* WHAT TO PRODUCE: Please give back word for word the lines below, from the first one through the one with "shape.free()".

* DATA EXCERPT:
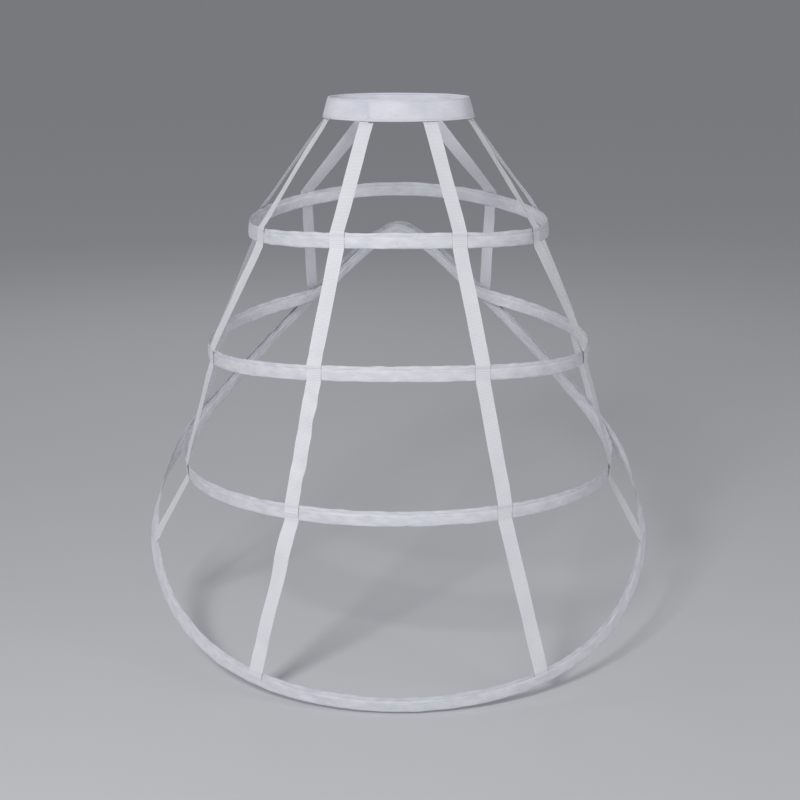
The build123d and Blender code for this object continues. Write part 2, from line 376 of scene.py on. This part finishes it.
@dataclass
class Thread:
    """Sewing thread as a row of small rounded stitches."""

    length: float = 2.1 * MM
    width: float = 0.5 * MM
    height: float = 0.36 * MM
    spacing: float = 3.0 * MM
    pattern: bpy.types.Mesh | None = None

    def __post_init__(self) -> None:
        """Makes the one stitch that the others are copied from, a unit long along X."""
        shape = bmesh.new()
        bmesh.ops.create_uvsphere(
            shape, u_segments=6, v_segments=4, radius=0.5, matrix=Matrix.Rotation(math.pi / 2.0, 4, "Y")
        )
        self.pattern = bpy.data.meshes.new("stitch_pattern")
        shape.to_mesh(self.pattern)
        shape.free()

    def stitch(self, shape: bmesh.types.BMesh, middle: Vector, along: Vector, out: Vector) -> None:
        """Adds one stitch that lies along one way and stands out another."""
        aside = out.cross(along).normalized()
        axes = Matrix((along * self.length, aside * self.width, out * self.height)).transposed().to_4x4()
        copy = self.pattern.copy()
        copy.transform(Matrix.Translation(middle) @ axes)
        shape.from_mesh(copy)
        bpy.data.meshes.remove(copy)

    def row(self, shape: bmesh.types.BMesh, points: Sequence[Vector], outs: Sequence[Vector]) -> None:
        """Adds stitches end to end along a line of points."""
        travelled, due = 0.0, self.spacing / 2.0
        for first, second, out in zip(points, points[1:], outs):
            span = second - first
            while due <= travelled + span.length:
                self.stitch(shape, first + span * ((due - travelled) / span.length), span.normalized(), out)
                due += self.spacing
            travelled += span.length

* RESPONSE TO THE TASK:
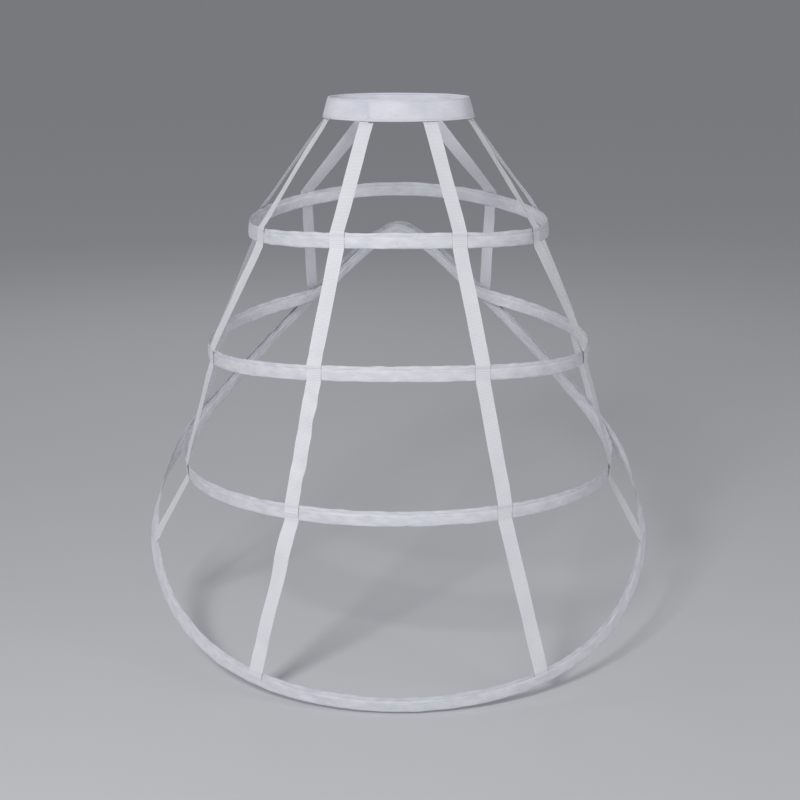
The build123d and Blender code for this object continues. Write part 2, from line 376 of scene.py on. This part finishes it.
@dataclass
class Thread:
    """Sewing thread as a row of small rounded stitches."""

    length: float = 2.1 * MM
    width: float = 0.5 * MM
    height: float = 0.36 * MM
    spacing: float = 3.0 * MM
    pattern: bpy.types.Mesh | None = None

    def __post_init__(self) -> None:
        """Makes the one stitch that the others are copied from, a unit long along X."""
        shape = bmesh.new()
        bmesh.ops.create_uvsphere(
            shape, u_segments=6, v_segments=4, radius=0.5, matrix=Matrix.Rotation(math.pi / 2.0, 4, "Y")
        )
        self.pattern = bpy.data.meshes.new("stitch_pattern")
        shape.to_mesh(self.pattern)
        shape.free()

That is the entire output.